Innocenzo (di Pietro) Francucci[1][2][3] (c. 1490 – c. 1550), generally known as Innocenzo da Imola, was an Italian painter and draftsman.
Biography
The son of a goldsmith named Pietro, he was born in Imola sometime around 1490.[4] After presumably studying with his father in Imola, by 1506 he had moved to nearby Bologna to study painting.[4] According to Carlo Cesare Malvasia he entered the studio of Francesco Francia in 1508 (although the reliability of this claim has been questioned). He later went to Florence where in 1510 he worked under the direction of Mariotto Albertinelli.[5]
His earliest known works include The Virgin and Child with Saints Sebastian, Roch, Cosmas and Damian was signed and dated in 1515. The Virgin and Child with Saints John, Apollinaris and Catherine and a Bishop, signed and dated in 1516. This second painting is in Cásola Valsenio, near Bologna.
During his life he produced a series of religious frescoes and altarpieces, painted in a Raphaelesque manner.[6] His only secular paintings are five mythological frescoes in the Palazzina della Viola in Bologna.[6] He trained artists such as Francesco Primaticcio, Prospero Fontana, and Pietro Lamo.

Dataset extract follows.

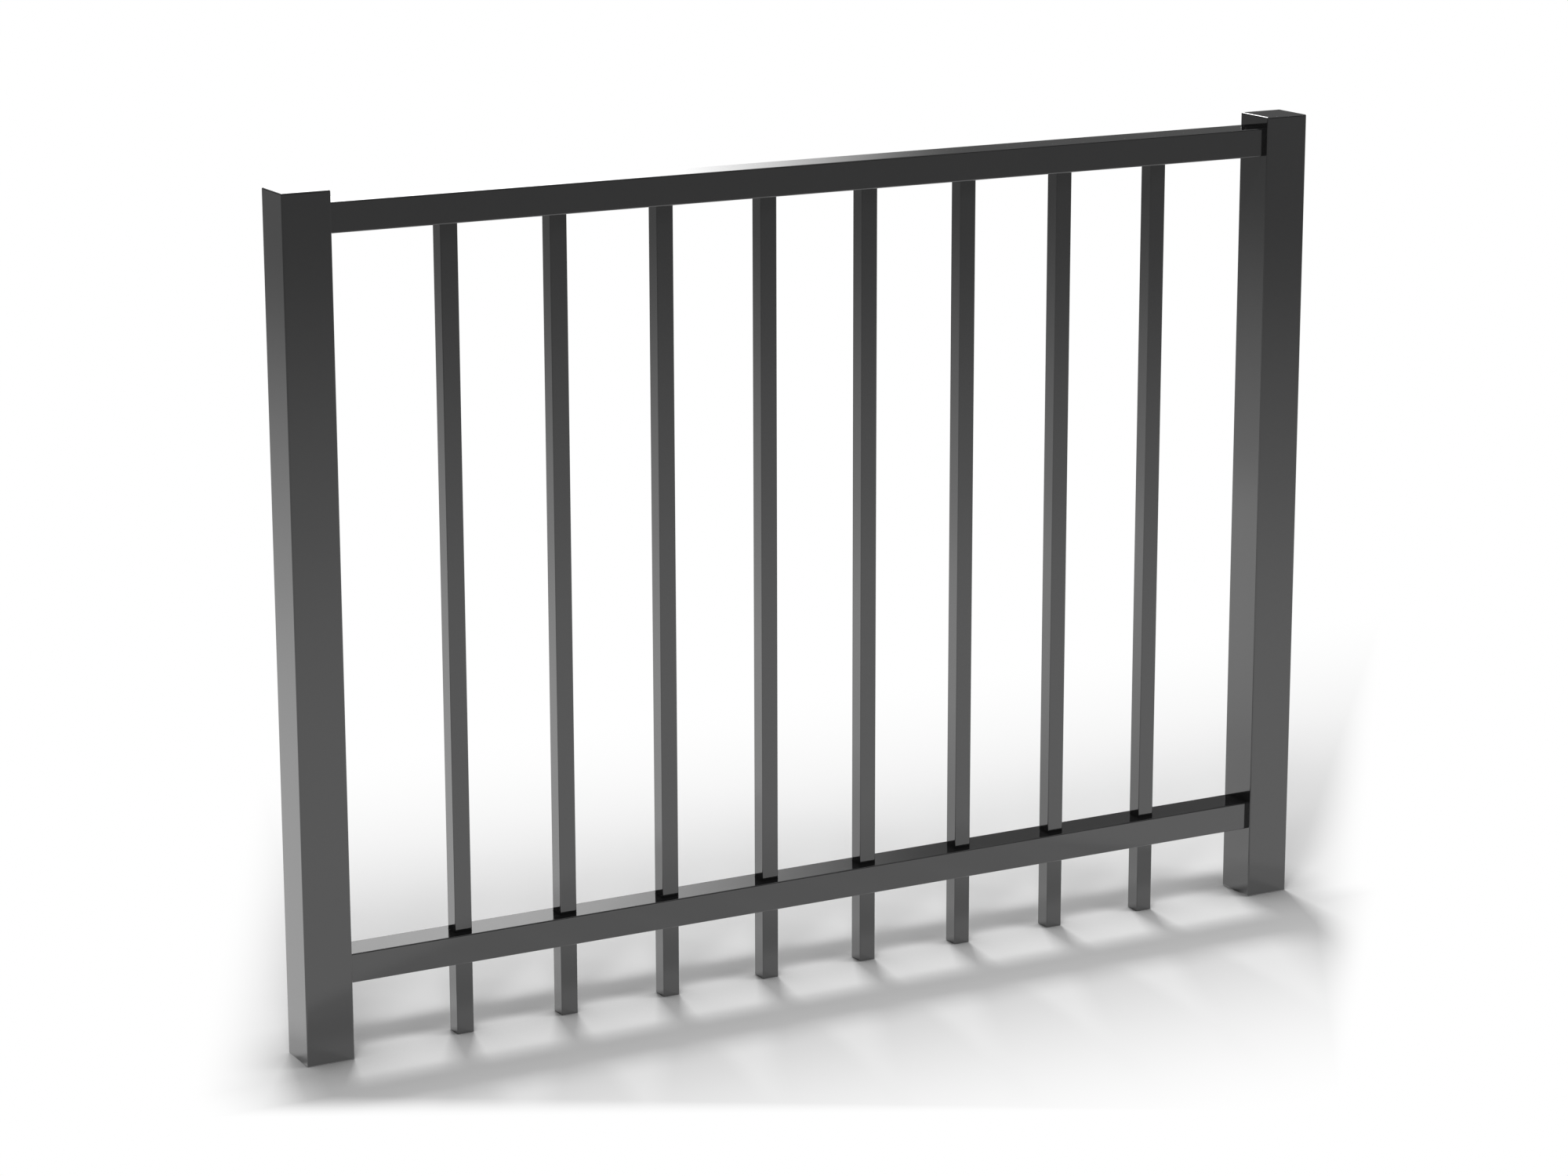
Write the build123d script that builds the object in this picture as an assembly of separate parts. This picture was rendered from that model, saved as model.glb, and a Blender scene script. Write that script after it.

The Church of Santa Maria Dei Servi in Bologna has interior paintings by Francucci.
Francucci died in Bologna around 1550.
Known works
- The Virgin and Child with Saints Sebastian, Roch, Cosmas and Damian (1515) - Bagnara di Romagna - Museum
- The Holy Family (c. 1515) - Bagnara di Romagna - private collection
- The Virgin and Child with Saints John, Apollinaris and Catherine and a Bishop (1516) Casola Valsenio
- Study of an Angel and of Drapery (c. 1520) - Getty Museum[7]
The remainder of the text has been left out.